One anime Kazuko also worked on was this very hard to find one called “Graduation” which I have on my Youtube channel, let’s not forget how she also did the designs for Wedding Peach (which from what I glimpsed of is NOT a Sailor Moon rip-off), so maybe she was thinking of working on other magical girl anime too…
Finding out she’s returning for the upcoming two Crystal films is making me excited, she was my favorite animator of the original anime next to Ikuko Itoh.
That whole Ami = chubby thing came totally out of left-field for me. I honestly have no idea where that came from, but I checked with two Japanese speakers to confirm, and it’s pretty clear that this is what the interviewer and Ms. Tadano meant.
o_O It’s so random.
“Chubby”? She makes it sound like that’s a bad thing.

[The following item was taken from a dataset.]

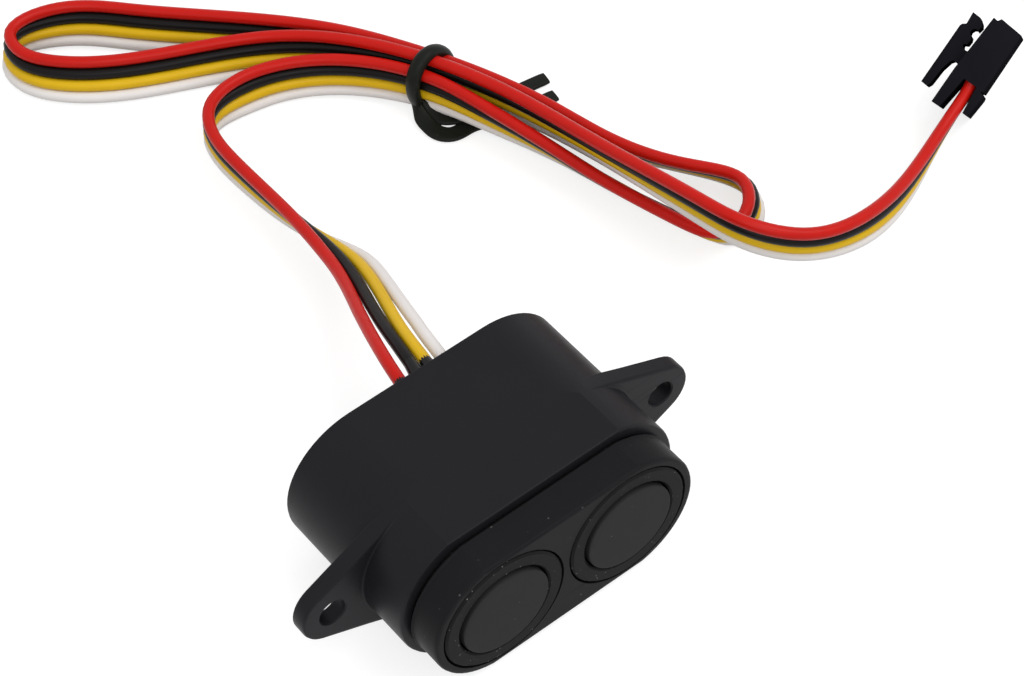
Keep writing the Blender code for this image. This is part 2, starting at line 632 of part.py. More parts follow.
# Resin block: it fills the rear of the housing and rises in a collar round the four wires
def slot_outline(half_length, radius, steps=8):
    """A slot's outline round the wires' row, as (x, z) points about its middle."""
    points = []
    for side in (1, -1):
        for k in range(steps + 1):
            angle = math.pi * k / steps - math.pi / 2
            across = half_length + radius * math.cos(angle)
            points.append((side * across, side * radius * math.sin(angle)))
    return points


def build_resin(material, frame):
    wall = HOUSING_WALL + GAP
    rings = [oval_ring(HOUSING_RADIUS, HOUSING_HALF_HEIGHT, y, wall) for y in (RESIN_FRONT, RESIN_REAR)]
    resin = loft("resin_block", material, rings, frame)
    place = (EXIT_X, 0, EXIT_HEIGHT)
    row = 1.5 * EXIT_PITCH
    passage = WIRE_RADIUS + GAP + COLLAR_ROOM
    outside = passage + COLLAR_WALL
    steps = ((-1.0 * MM, COLLAR_FOOT), (0, COLLAR_FOOT), (0.25 * COLLAR_LENGTH, 0.4 * COLLAR_FOOT),
             (0.6 * COLLAR_LENGTH, 0.1 * COLLAR_FOOT), (COLLAR_LENGTH, 0))
    collar = [
        [(x, RESIN_REAR + y, min(z, EXIT_DROP - wall)) for x, z in slot_outline(row, outside + flare)]
        for y, flare in steps
    ]
    boolean(resin, loft("collar", None, collar, place=place), "UNION")
    ends = (RESIN_FRONT - CUT, COLLAR_REAR + CUT)
    slot = [[(x, y, z) for x, z in slot_outline(row, passage)] for y in ends]
    boolean(resin, loft("wire_passage", None, slot, place=place))


# The lead's path
def smooth_curve(rows, count):
    """Count rows off a natural cubic spline through the given rows, even by their first three columns."""
    rows = np.array(rows, float)
    steps = np.linalg.norm(np.diff(rows[:, :3], axis=0), axis=1)
    at = np.concatenate([[0], np.cumsum(steps)])
    system = np.eye(len(rows))
    right = np.zeros_like(rows)
    slopes = np.diff(rows, axis=0) / steps[:, None]
    for i in range(1, len(rows) - 1):
        system[i, i - 1 : i + 2] = steps[i - 1], 2 * (steps[i - 1] + steps[i]), steps[i]
        right[i] = 6 * (slopes[i] - slopes[i - 1])
    bend = np.linalg.solve(system, right)
    wanted = np.linspace(0, at[-1], count)
    k = np.clip(np.searchsorted(at, wanted, side="right") - 1, 0, len(steps) - 1)
    step = steps[k][:, None]
    after, before = (wanted - at[k])[:, None], (at[k + 1] - wanted)[:, None]
    curve = (bend[k] * before**3 + bend[k + 1] * after**3) / (6 * step)
    curve += (rows[k] / step - bend[k] * step / 6) * before
    curve += (rows[k + 1] / step - bend[k + 1] * step / 6) * after
    return curve


def plug_axes():
    """The plug frame's three axes in the world."""
    sin, cos = math.sin, math.cos
    level = cos(PLUG_RISE)
    along = np.array((level * cos(PLUG_HEADING), level * sin(PLUG_HEADING), sin(PLUG_RISE)))
    raised = np.array((0, 0, 1)) - along[2] * along
    raised /= np.linalg.norm(raised)
    row = cos(PLUG_ROLL) * raised + sin(PLUG_ROLL) * np.cross(along, raised)
    return along, np.cross(row, along), row


def lead_point(x, y, z):
    """A point of the lead in the world, from mm counted as in the route."""
    return (x * MM, LEAD_Y + y * MM, z * MM)


def ribbon_rows():
    """The route's rows in metres, led from the board through the collar and on into the plug."""
    height = BODY_PLACE[2] + EXIT_HEIGHT
    depths = (BOARD_REAR + GAP, RESIN_FRONT, RESIN_REAR - CUT)
    start = [(EXIT_X, BODY_PLACE[1] + depth, height, EXIT_LEAN, EXIT_PITCH) for depth in depths]
    middle = [(*lead_point(x, y, z), lean, pitch * MM) for x, y, z, lean, pitch in ROUTE]
    along, towards_latch, _ = plug_axes()
    lean = math.degrees(PLUG_ROLL)
    end = []
    for x, pitch in ((-FAN_LENGTH, 0.97 * PLUG_PITCH), (-GAP, PLUG_PITCH), (WIRE_IN_PLUG, PLUG_PITCH)):
        point = np.array(lead_point(*PLUG_POINT)) + x * along + CAVITY_Y * towards_latch
        end.append((*point, lean, pitch))
    return start + middle + end


def wire_paths(samples=1200):
    """The four wires' middle lines, from the lowest wire of the row to the highest."""
    rows = smooth_curve(ribbon_rows(), samples)
    middle, lean, pitch = rows[:, :3], np.radians(rows[:, 3:4]), rows[:, 4:5]
    along = np.gradient(middle, axis=0)
    along /= np.linalg.norm(along, axis=1)[:, None]
    raised = np.array((0, 0, 1)) - along[:, 2:] * along
    raised /= np.linalg.norm(raised, axis=1)[:, None]
    across = np.cos(lean) * raised + np.sin(lean) * np.cross(along, raised)
    paths = [middle + (k - 1.5) * pitch * across for k in range(4)]
    for path in paths:
        path[:, 2] = np.maximum(path[:, 2], RIBBON_REST)
    return paths


def thinned(path):
    """A wire's points read off its path, closer together where it bends."""
    steps = np.diff(path, axis=0)
    lengths = np.linalg.norm(steps, axis=1)
    turns = np.linalg.norm(np.diff(steps / lengths[:, None], axis=0), axis=1)
    weight = lengths + BEND_WEIGHT * np.concatenate([turns, turns[-1:]])
    at = np.concatenate([[0], np.cumsum(weight)])
    wanted = np.linspace(0, at[-1], WIRE_POINTS)
    return np.column_stack([np.interp(wanted, at, path[:, k]) for k in range(3)])


def build_wire(name, path, material):
    curve = bpy.data.curves.new(name, "CURVE")
    curve.dimensions = "3D"
    curve.bevel_depth = WIRE_RADIUS
    curve.bevel_resolution = 2
    curve.use_fill_caps = True
    points = thinned(path)
    spline = curve.splines.new("POLY")
    spline.points.add(len(points) - 1)
    for point, place in zip(spline.points, points):
        point.co = (*place, 1)
    curve.materials.append(material)
    bpy.context.scene.collection.objects.link(bpy.data.objects.new(name, curve))


# Plug: one moulding with its latch, and a crimped terminal for each wire
def build_plug(material, frame):
    half = PLUG_WIDTH / 2
    body = [(x * MM, y * MM) for x, y in PLUG_SIDE]
    plug = extruded("plug_housing", material, body, -half, half, frame)
    latch = [(x * MM, y * MM) for x, y in LATCH_SIDE]
    boolean(plug, extruded("latch", None, latch, -LATCH_WIDTH / 2, LATCH_WIDTH / 2), "UNION")
    for k in range(4):
        row = (k - 1.5) * PLUG_PITCH
        for name, side, start, end in (
            ("cavity", CAVITY_SIDE, -CUT, CAVITY_DEPTH),
            ("window", PIN_WINDOW, CAVITY_DEPTH - CUT, PLUG_LENGTH + CUT),
        ):
            low = (start, CAVITY_Y - side / 2, row - side / 2)
            high = (end, CAVITY_Y + side / 2, row + side / 2)
            boolean(plug, box(f"{name}_{k}", low, high))


def build_terminal(k, material, frame):
    """A crimped barrel behind the wire's end, a neck, and a square socket open towards the mating face."""
    barrel = WIRE_IN_PLUG + GAP
    neck = barrel + CRIMP_LENGTH
    socket = neck + NECK_LENGTH
    mouth = CAVITY_DEPTH - GAP
    outside = CAVITY_SIDE / 2 - GAP
    inside = outside - CONTACT_WALL
    rings = []
    for x, half in (
        (barrel, 0.8 * outside), (neck, 0.8 * outside), (neck + 0.2 * MM, 0.55 * outside),
        (socket - 0.2 * MM, 0.55 * outside), (socket, outside), (mouth, outside),
        (mouth, inside), (mouth - CONTACT_DEPTH, inside),
    ):
        rings.append([(x, -half, -half), (x, half, -half), (x, half, half), (x, -half, half)])
    loft(f"terminal_{k + 1}", material, rings, frame, (0, CAVITY_Y, (k - 1.5) * PLUG_PITCH))


# Twist tie
def band_rings(path, width_ways, thick_ways):
    """Rings of a flat band with rounded edges along a path, with its width and thickness directions."""
    half_width, half_thick = TIE_WIDTH / 2, TIE_THICKNESS / 2
    section = [
        (half_width * a, half_thick * b)
        for a, b in ((1, 0.3), (0.8, 1), (-0.8, 1), (-1, 0.3), (-1, -0.3), (-0.8, -1), (0.8, -1), (1, -0.3))
    ]
    return [
        [tuple(point + a * wide + b * thick) for a, b in section]
        for point, wide, thick in zip(path, width_ways, thick_ways)
    ]


def crossings(paths, origin, normal, sideways):
    """Where the wires cross the tie's upright plane, as (sideways, height) pairs."""
    found = []
    for path in paths:
        depth = (path[:, :2] - origin) @ normal
        for i in np.flatnonzero(depth[:-1] * depth[1:] < 0):
            share = depth[i] / (depth[i] - depth[i + 1])
            point = path[i] + share * (path[i + 1] - path[i])
            reach = (point[:2] - origin) @ sideways
            if abs(reach) < TIE_REACH:
                found.append((reach, point[2]))
    return np.array(found)


def loop_round(points, radius):
    """An even loop of TIE_POINTS points held by circles of this radius, with its outward directions."""
    angles = np.linspace(0, math.tau, 240, endpoint=False)
    ways = np.column_stack([np.cos(angles), np.sin(angles)])
    held = points[np.argmax(ways @ points.T, axis=1)] + radius * ways
    around = np.vstack([held, held[:1]])
    at = np.concatenate([[0], np.cumsum(np.linalg.norm(np.diff(around, axis=0), axis=1))])
    wanted = np.linspace(0, at[-1], TIE_POINTS, endpoint=False)
    loop = np.column_stack([np.interp(wanted, at, around[:, k]) for k in range(2)])
    travel = np.roll(loop, -1, axis=0) - np.roll(loop, 1, axis=0)
    travel /= np.linalg.norm(travel, axis=1)[:, None]
    return loop, np.column_stack([travel[:, 1], -travel[:, 0]])


def build_tie(paths, material):
    origin = np.array(lead_point(*TIE_POINT, 0))[:2]
    sideways = np.array((math.cos(TIE_HEADING), math.sin(TIE_HEADING)))
    normal = np.array((-sideways[1], sideways[0]))
    held = crossings(paths, origin, normal, sideways)
    radius = WIRE_RADIUS + GAP + TIE_THICKNESS / 2
    loop, outward = loop_round(held, radius)
    path = [np.array((*(origin + a * sideways), b)) for a, b in loop]
    thick = [np.array((*(a * sideways), b)) for a, b in outward]
    wide = [np.array((*normal, 0))] * len(path)
    tie = loft("twist_tie", material, band_rings(path, wide, thick), closed=True, sharp=50)
    for number, stations in enumerate(TIE_ENDS):
        rows = [(*lead_point(x, y, z), tilt) for x, y, z, tilt in stations]
        curve = smooth_curve(rows, TIE_POINTS // 2)
        along = np.gradient(curve[:, :3], axis=0)
        along[:, 2] = 0
        along /= np.linalg.norm(along, axis=1)[:, None]
        level = np.cross(np.array((0, 0, 1)), along)
        tilt = np.radians(curve[:, 3:4])
        up = np.array((0, 0, 1.0))
        wide = np.cos(tilt) * level + np.sin(tilt) * up
        thick = np.cos(tilt) * up - np.sin(tilt) * level
        strip = loft(f"tie_end_{number}", None, band_rings(curve[:, :3], wide, thick), sharp=50)
        boolean(tie, strip, "UNION")


def main():
    clear_scene()
    black = make_material("housing_plastic", (0.022, 0.022, 0.025), 0.42)
    materials = {
        "can": make_material("can_face", (0.034, 0.034, 0.036), 0.5, 0.2),
        "isolator": make_material("isolator_rubber", (0.028, 0.028, 0.03), 0.6),
        "piezo": make_material("piezo_ceramic", (0.55, 0.52, 0.44), 0.5),
        "pad": make_material("pad_silicone", (0.6, 0.6, 0.58), 0.7),
        "lead": make_material("tinned_lead", (0.6, 0.6, 0.6), 0.3, 1.0),
        "ferrite": make_material("ferrite_core", (0.04, 0.04, 0.04), 0.6),
        "coil": make_material("enamelled_coil", (0.45, 0.14, 0.05), 0.3, 0.9),
    }
    body = make_frame("body_frame", BODY_PLACE)
    build_housing(black, body)
    build_cap(make_material("cap_plastic", (0.022, 0.022, 0.024), 0.45), body)
    build_seal(make_material("seal_rubber", (0.008, 0.008, 0.008), 0.7), body)
    for side, word in ((-1, "left"), (1, "right")):
        build_transducer(side, word, materials, body)
    build_board(make_material("board_laminate", (0.02, 0.12, 0.05), 0.5), body)
    build_transformer(materials, body)
    build_capacitor(make_material("capacitor_can", (0.5, 0.5, 0.52), 0.35, 1.0), body)
    chip = make_material("chip_plastic", (0.02, 0.02, 0.02), 0.5)
    build_chip("controller_chip", chip, body, 0, CONTROLLER_Z, CONTROLLER_SIDE, CONTROLLER_SIDE)
    receiver_x = TRANSDUCER_PITCH / 2
    build_chip("receiver_chip", chip, body, receiver_x, RECEIVER_Z, RECEIVER_LENGTH, RECEIVER_WIDTH)
    build_resin(make_material("potting_resin", (0.01, 0.01, 0.01), 0.3), body)

    paths = wire_paths()
    colours = ((0.78, 0.74, 0.71), (0.74, 0.47, 0.025), (0.015, 0.013, 0.012), (0.5, 0.018, 0.012))
    for name, path, colour in zip(WIRE_NAMES, paths, colours):
        build_wire(name, path, make_material(f"{name}_sleeve", colour, 0.4))
    plug = make_frame("plug_frame", lead_point(*PLUG_POINT), (PLUG_ROLL, -PLUG_RISE, PLUG_HEADING))
    build_plug(make_material("plug_plastic", (0.016, 0.016, 0.018), 0.5), plug)
    tin = make_material("terminal_tin", (0.65, 0.65, 0.62), 0.3, 1.0)
    for k in range(4):
        build_terminal(k, tin, plug)
    build_tie(paths, make_material("tie_plastic", (0.022, 0.024, 0.021), 0.5))


main()
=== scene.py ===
# %% [markdown]
# # An ultrasonic distance sensor
# The sensor is a black oval housing with two round transducers in its front and a screw ear on
# each side. A ribbon of four wires leaves its potted rear, is tied in the middle and ends in a
# small latching plug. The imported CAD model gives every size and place. This script adds what a
# camera would see: the finishes, the soft parts in their full shape, the floor and the light.

import json
import math

import bmesh
import bpy
import numpy as np
from mathutils import Matrix, Vector


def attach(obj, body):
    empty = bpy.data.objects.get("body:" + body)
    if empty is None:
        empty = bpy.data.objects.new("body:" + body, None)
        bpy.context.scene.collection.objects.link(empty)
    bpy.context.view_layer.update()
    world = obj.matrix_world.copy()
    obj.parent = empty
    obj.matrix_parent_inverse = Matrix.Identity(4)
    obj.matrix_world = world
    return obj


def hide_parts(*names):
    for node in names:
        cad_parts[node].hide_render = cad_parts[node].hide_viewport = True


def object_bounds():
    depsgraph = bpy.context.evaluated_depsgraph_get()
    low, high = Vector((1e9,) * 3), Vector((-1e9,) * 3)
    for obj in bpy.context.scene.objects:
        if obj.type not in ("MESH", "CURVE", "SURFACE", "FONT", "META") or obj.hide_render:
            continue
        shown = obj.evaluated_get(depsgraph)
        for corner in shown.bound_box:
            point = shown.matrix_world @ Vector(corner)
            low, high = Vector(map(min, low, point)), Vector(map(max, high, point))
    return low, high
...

Actually, I’d prefer my girls (not that I had any in RL until now) with some baby fat and a nice, roundy rear rather than one who looks like a doghouse…

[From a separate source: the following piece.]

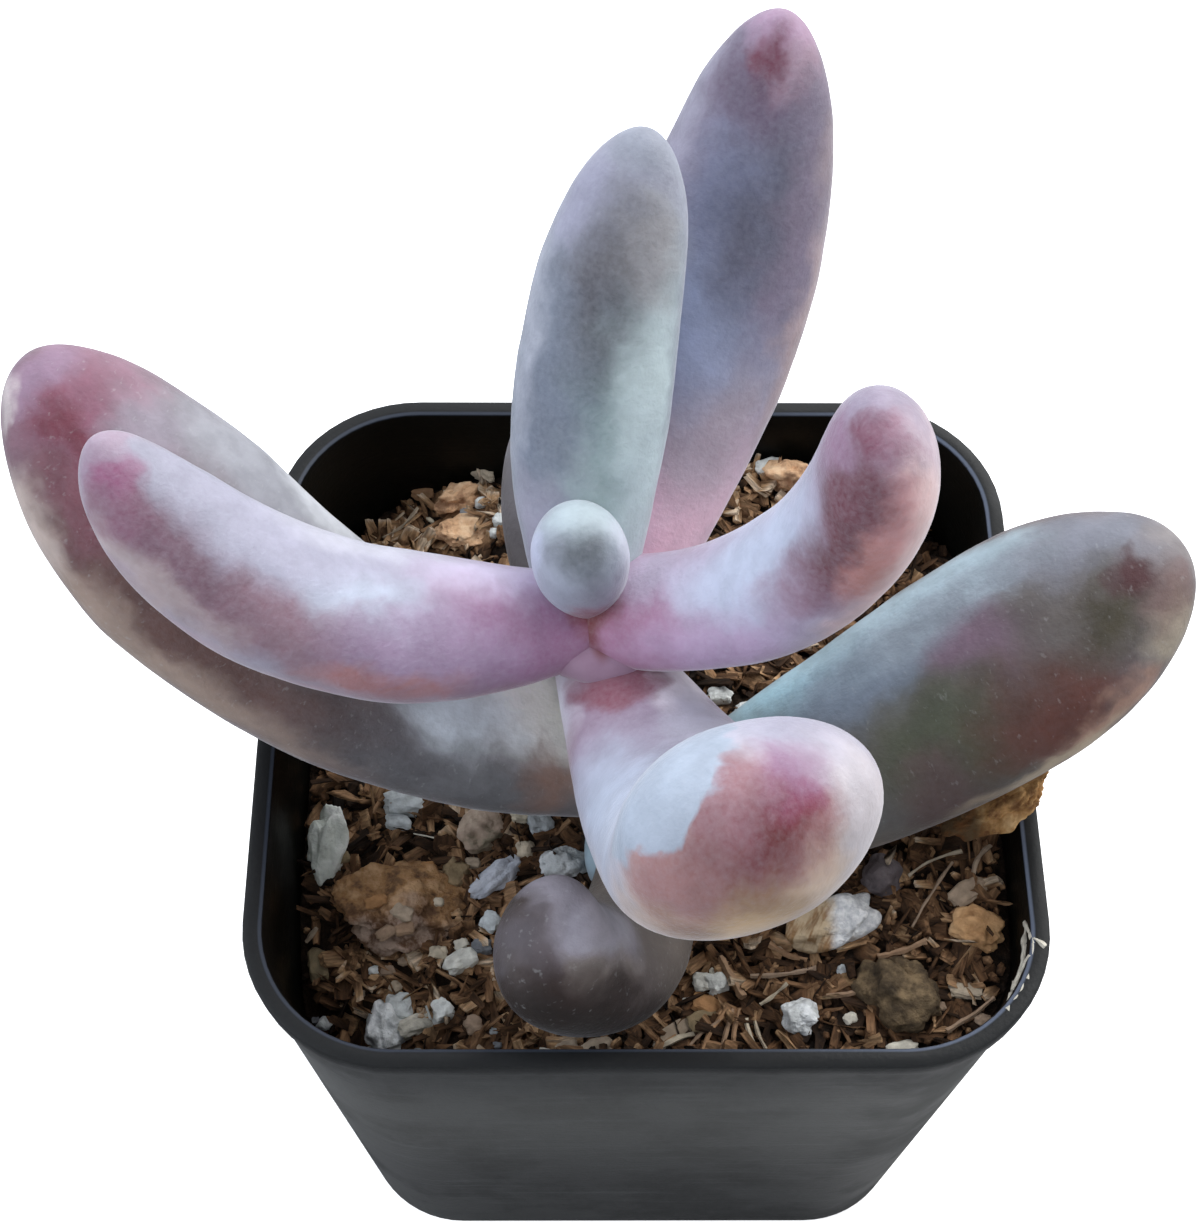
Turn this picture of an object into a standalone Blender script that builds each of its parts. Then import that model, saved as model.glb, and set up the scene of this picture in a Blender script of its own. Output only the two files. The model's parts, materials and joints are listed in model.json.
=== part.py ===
"""A potted pachysedum: plump curving leaves on a short stem, in a square nursery pot.

Lengths are written in millimetres and become metres where a mesh is made.
The origin is the middle of the pot's base, +Z is up, and the viewer stands on the -Y side.
"""

import math
import random
from dataclasses import dataclass

import bmesh
import bpy
from mathutils import Euler, Vector, noise

MM = 0.001
GAP = 0.3  # air kept between pieces that touch

# The pot: a square, tapered shell with rounded corners
POT_HEIGHT = 48.0
BASE_HALF = 22.0
TOP_HALF = 27.1
BASE_CORNER = 8.0
TOP_CORNER = 10.2
WALL = 1.0
FLOOR = 2.2
LIP_OUT = 0.4
LIP_TALL = 1.8
RIM_ROUND = 0.3
FOOT_ROUND = 1.2
FLOOR_ROUND = 1.2  # where the walls meet the floor inside
POINTS_A_CORNER = 7

# Under the pot: a shallow arch in each side and four drain holes
ARCH_WIDE = 14.3
ARCH_SLOPE = 1.2
ARCH_TALL = 0.8
ARCH_DEEP = 5.0
DRAIN_RADIUS = 3.0
DRAIN_OUT = 12.0
DRAIN_SIDES = 20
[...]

Y’know, nothing but bones everywhere! 😉
While I don’t agree with everything said regarding the characters…I find it both slightly uncomfortable but also oddly refreshing reading how open people spoke back in the 90’s before everyone became so afraid to.

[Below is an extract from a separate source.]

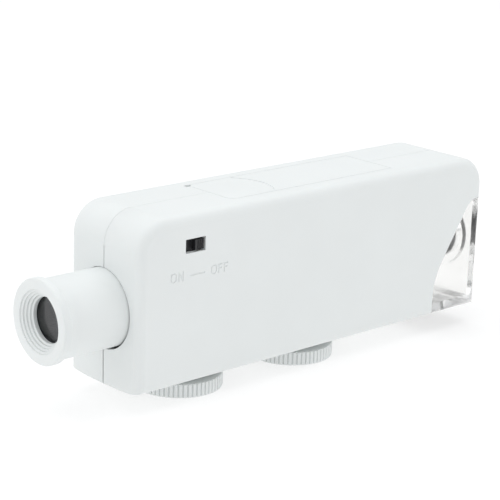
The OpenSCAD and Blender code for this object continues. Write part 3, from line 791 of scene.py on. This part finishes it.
def lamp():
    """Five-millimetre LED: flanged dome, reflector cup on one lead frame and post on the other."""
    dome_r = 2.48
    dome_z = 5.4
    dome_steps = 16
    lead_gap = 1.27
    jog = 0.25
    place = placed(101.0, 0.0, 33.5, turned(130.0, "Y"))
    dome = [(0.0, 0.0), (2.7, 0.0), (2.88, 0.1), (2.9, 0.25), (2.9, 0.8), (2.8, 0.97)]
    dome += [(2.56, 1.0), (2.5, 1.08), (dome_r, dome_z)]
    for k in range(1, dome_steps):
        angle = 0.5 * math.pi * k / dome_steps
        dome.append((dome_r * math.cos(angle), dome_z + dome_r * math.sin(angle)))
    dome.append((0.0, dome_z + dome_r))
    inside("led_dome", solid_lathe(dome, 96), place, "lamp_epoxy", "led", crease=50.0)
    for mark, side, posts in (("a", -1.0, 14), ("b", 1.0, 17)):
        y = lead_gap * side
        path = [Vector((0.0, y, -4.0 + 0.1 * k)) for k in range(40)]
        path += [Vector((0.0, y - jog * side * k / 8.0, 0.1 * k)) for k in range(9)]
        path += [Vector((0.0, y - jog * side, 0.9 + 0.1 * k)) for k in range(posts)]
        inside("led_lead_" + mark, swept(path, 0.25, 12), place, "contact_brass")
    cup = smooth([
        (0.0, 2.3, 0.0), (0.7, 2.3, 0.1), (0.95, 3.4, 0.05),
        (0.8, 3.4, 0.05), (0.5, 2.75, 0.05), (0.0, 2.75, 0.0),
    ], 3)
    inside("led_cup", solid_lathe(cup, 48), place, "plated_steel")


def soften(node, width):
    """Takes the sharpness off a carried-over node's edges."""
    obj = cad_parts[node]
    weld = obj.modifiers.new("weld", "WELD")
    weld.merge_threshold = 0.000002
    bevel = obj.modifiers.new("bevel", "BEVEL")
    bevel.width = width
    bevel.segments = 2
    bevel.limit_method = "ANGLE"
    bevel.angle_limit = math.radians(30.0)
    bevel.use_clamp_overlap = True
    bevel.harden_normals = True


def dress_nodes():
    """Gives every CAD node the material of its slot."""
    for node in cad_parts.values():
        given = node.data.materials[0].name.split(".")[0]
        node.data.materials.clear()
        node.data.materials.append(looks[given])


make_camera()
make_floor()
make_light()
dress_nodes()
eyepiece()
finger_wheel("zoom_finger_wheel", "zoom_wheel", "zoom_drive", ZOOM_X)
finger_wheel("focus_finger_wheel", "focus_wheel", "focus_drive", FOCUS_X)
lens("eye_lens_glass", "eye_lens", "eyepiece", -14.35, 7.5, 1.6, 0.9)
lens("field_lens_glass", "field_lens", "eyepiece", 21.6, 7.5, 1.8, 0.8)
lens("objective_lens_glass", "objective_lens", "objective", 106.6, 4.2, 1.2, 0.6)
lens("relay_lens_glass", "relay_lens", "objective", 58.0, 5.8, 1.4, 0.8)
screws()
wiring()
spring()
battery()
resistor()
lamp()
shell_edge = 0.00012
small_edge = 0.00008
for shell in ("near_shell", "far_shell", "battery_door"):
    soften(shell, shell_edge)
for small in (
    "switch_can", "switch_base", "switch_knob", "led_holder", "battery_plate",
    "zoom_rack", "focus_rack", "zoom_pinion", "focus_pinion",
):
    soften(small, small_edge)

And I’m pretty excited to see how she handles the movies. I was not a fan of Crystal’s first style and the second, while better, was still off in some ways. Maybe a blend of the original and season 3 of Crystal will come out good.
She thought men were better at drawing women because they sexualized them more ? That’s the stupidest thing I’ve ever heard, and the fact we’re talking about 14 years old girls makes it even more disgusting.
She thought men were better at drawing women because they sexualized them more ? That’s the stupidest thing I’ve ever heard and the fact we’re talking about 14 years old girls makes it even more disgusting.